= Optomux =

1982 Network protocol

Optomux is a serial (RS-422/RS485) network protocol originally developed by Opto 22 in 1982 which is used for industrial automation applications. Optomux is an ASCII protocol consisting of command messages and response messages containing data from an Optomux unit & contain a message checksum to ensure secure communications. The serial data link is very reliable, over distances up to 4,000 feet and is suitable for extreme safety applications. An Optomux system is typically made up of three main elements:

- There must be a host device to poll the Optomux brain boards.
- There are the brain boards themselves, anywhere from one to 255 of them.
- Each Optomux brain board attaches to an I/O mounting rack, carrying the individual I/O modules.

==Limitation==
The primary performance limitation of the Optomux system is the slow serial data link.

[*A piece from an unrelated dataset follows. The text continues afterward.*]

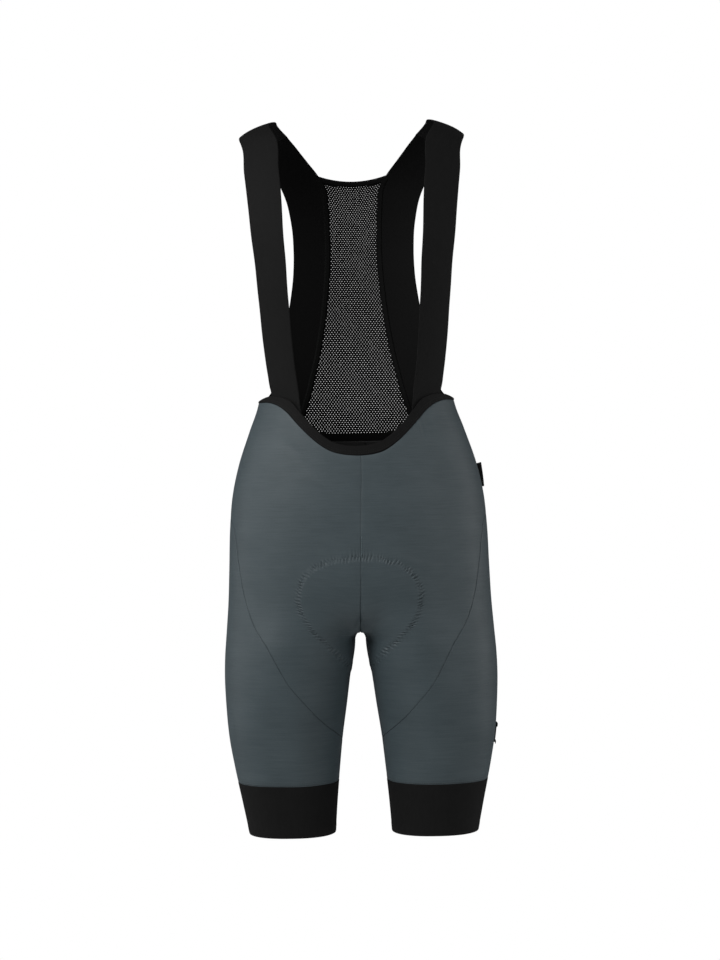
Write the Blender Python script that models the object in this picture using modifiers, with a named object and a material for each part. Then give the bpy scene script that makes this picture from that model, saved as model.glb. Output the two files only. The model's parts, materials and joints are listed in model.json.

The maximum data rate supported by the Optomux brain boards is 38.4 kbit/s (also dependent on the length of the communication lines). In theory, at maximum speed, the Optomux system should be capable of polling roughly 3,400 digital positions per second, or roughly 600 analog positions per second. This is assuming that all the positions are on the same brain board, which is not possible with Optomux. A more realistic speed figure would be about half of the previous numbers. For faster serial data communication, Opto 22's Mistic protocol and hardware may be used at speeds to 115.2 kbit/s. Or, a B3000 brain using the Optomux protocol can communicate at similar high speeds.